┌─ Data in this exercise

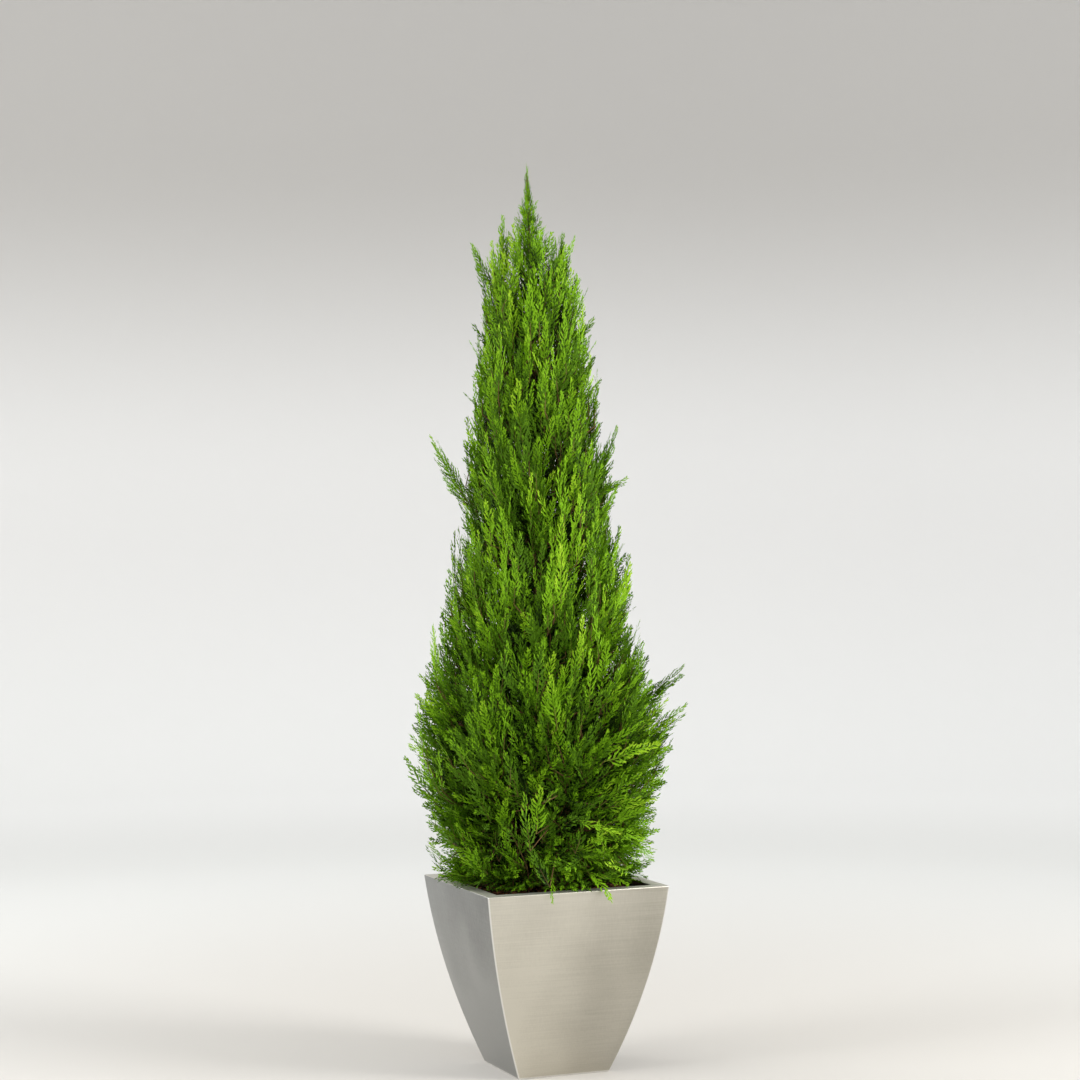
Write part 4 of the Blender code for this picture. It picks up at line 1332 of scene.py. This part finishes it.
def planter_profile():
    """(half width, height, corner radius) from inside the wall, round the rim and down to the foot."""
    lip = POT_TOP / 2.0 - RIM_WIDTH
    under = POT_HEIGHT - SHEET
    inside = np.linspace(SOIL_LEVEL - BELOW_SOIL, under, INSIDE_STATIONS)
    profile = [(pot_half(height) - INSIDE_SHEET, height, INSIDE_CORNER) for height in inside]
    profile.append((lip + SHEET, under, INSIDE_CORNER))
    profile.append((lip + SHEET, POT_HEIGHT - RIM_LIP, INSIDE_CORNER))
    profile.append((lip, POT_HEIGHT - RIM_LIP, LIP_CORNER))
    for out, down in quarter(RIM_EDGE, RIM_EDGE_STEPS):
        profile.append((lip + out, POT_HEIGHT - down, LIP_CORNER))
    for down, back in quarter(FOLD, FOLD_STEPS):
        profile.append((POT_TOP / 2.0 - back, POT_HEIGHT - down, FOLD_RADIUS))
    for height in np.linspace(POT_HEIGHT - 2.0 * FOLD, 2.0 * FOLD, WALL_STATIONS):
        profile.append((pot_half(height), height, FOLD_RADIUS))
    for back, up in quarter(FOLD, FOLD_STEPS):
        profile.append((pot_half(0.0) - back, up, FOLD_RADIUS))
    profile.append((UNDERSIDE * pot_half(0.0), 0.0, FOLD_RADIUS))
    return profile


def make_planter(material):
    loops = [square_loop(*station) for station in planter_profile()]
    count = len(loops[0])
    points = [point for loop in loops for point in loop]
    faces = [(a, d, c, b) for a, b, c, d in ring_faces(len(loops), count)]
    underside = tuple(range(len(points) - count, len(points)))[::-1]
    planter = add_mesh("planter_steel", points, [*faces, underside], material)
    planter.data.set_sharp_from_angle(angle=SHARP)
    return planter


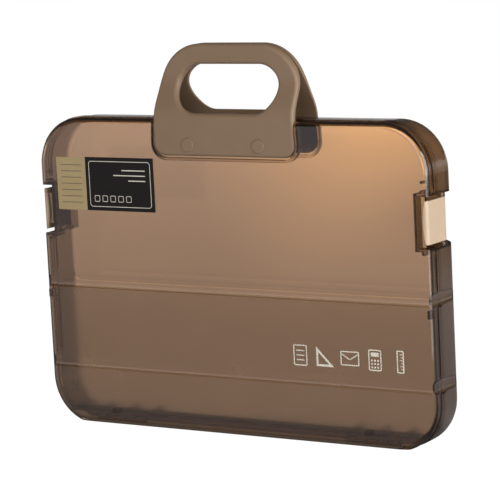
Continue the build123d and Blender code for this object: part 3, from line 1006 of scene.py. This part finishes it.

└─

§ Exercise goal
Please give back all of the records exactly as written.

§ Reply to the exercise
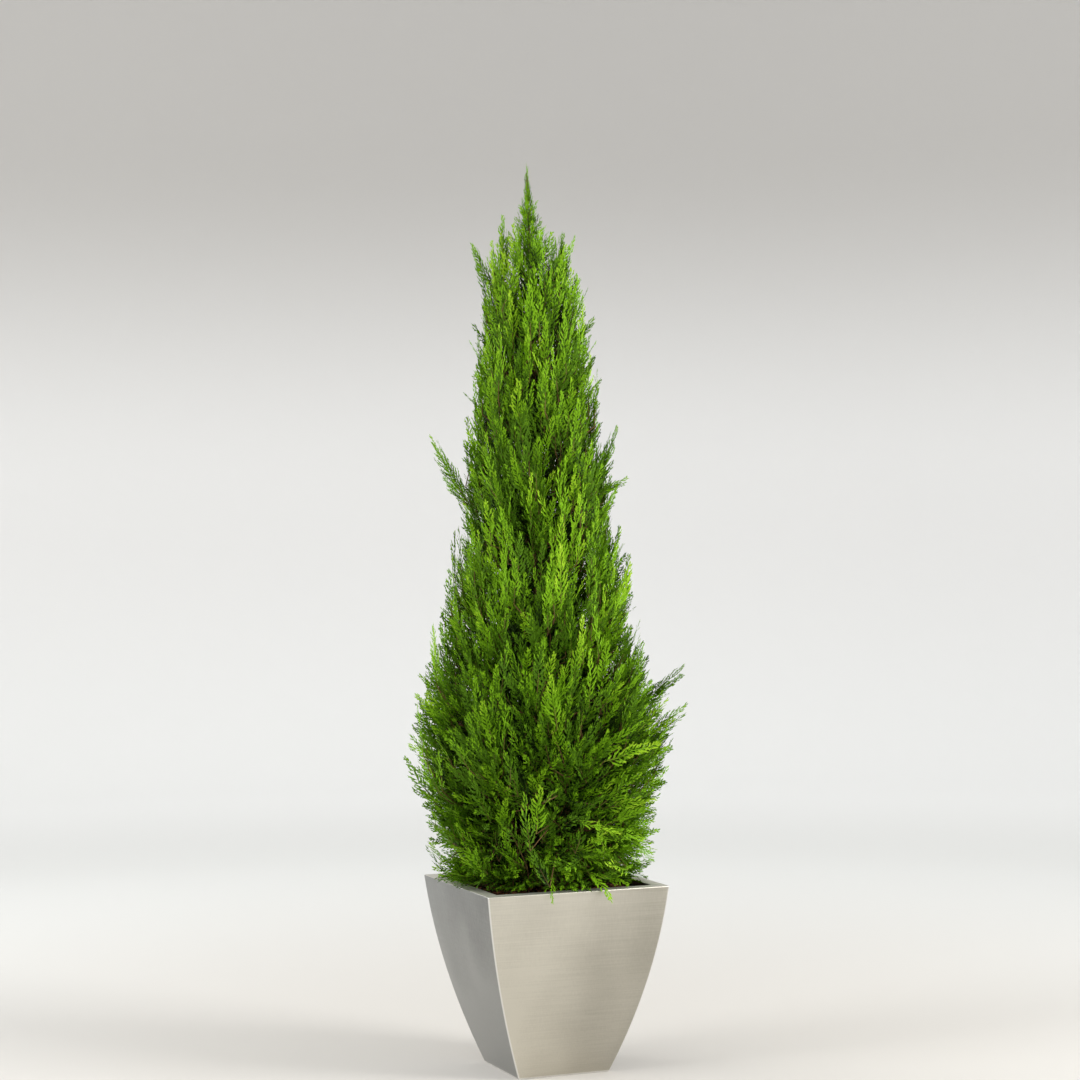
Write part 4 of the Blender code for this picture. It picks up at line 1332 of scene.py. This part finishes it.
def planter_profile():
    """(half width, height, corner radius) from inside the wall, round the rim and down to the foot."""
    lip = POT_TOP / 2.0 - RIM_WIDTH
    under = POT_HEIGHT - SHEET
    inside = np.linspace(SOIL_LEVEL - BELOW_SOIL, under, INSIDE_STATIONS)
    profile = [(pot_half(height) - INSIDE_SHEET, height, INSIDE_CORNER) for height in inside]
    profile.append((lip + SHEET, under, INSIDE_CORNER))
    profile.append((lip + SHEET, POT_HEIGHT - RIM_LIP, INSIDE_CORNER))
    profile.append((lip, POT_HEIGHT - RIM_LIP, LIP_CORNER))
    for out, down in quarter(RIM_EDGE, RIM_EDGE_STEPS):
        profile.append((lip + out, POT_HEIGHT - down, LIP_CORNER))
    for down, back in quarter(FOLD, FOLD_STEPS):
        profile.append((POT_TOP / 2.0 - back, POT_HEIGHT - down, FOLD_RADIUS))
    for height in np.linspace(POT_HEIGHT - 2.0 * FOLD, 2.0 * FOLD, WALL_STATIONS):
        profile.append((pot_half(height), height, FOLD_RADIUS))
    for back, up in quarter(FOLD, FOLD_STEPS):
        profile.append((pot_half(0.0) - back, up, FOLD_RADIUS))
    profile.append((UNDERSIDE * pot_half(0.0), 0.0, FOLD_RADIUS))
    return profile


def make_planter(material):
    loops = [square_loop(*station) for station in planter_profile()]
    count = len(loops[0])
    points = [point for loop in loops for point in loop]
    faces = [(a, d, c, b) for a, b, c, d in ring_faces(len(loops), count)]
    underside = tuple(range(len(points) - count, len(points)))[::-1]
    planter = add_mesh("planter_steel", points, [*faces, underside], material)
    planter.data.set_sharp_from_angle(angle=SHARP)
    return planter


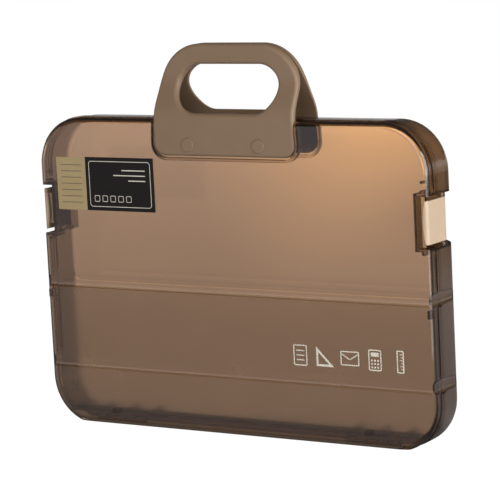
Continue the build123d and Blender code for this object: part 3, from line 1006 of scene.py. This part finishes it.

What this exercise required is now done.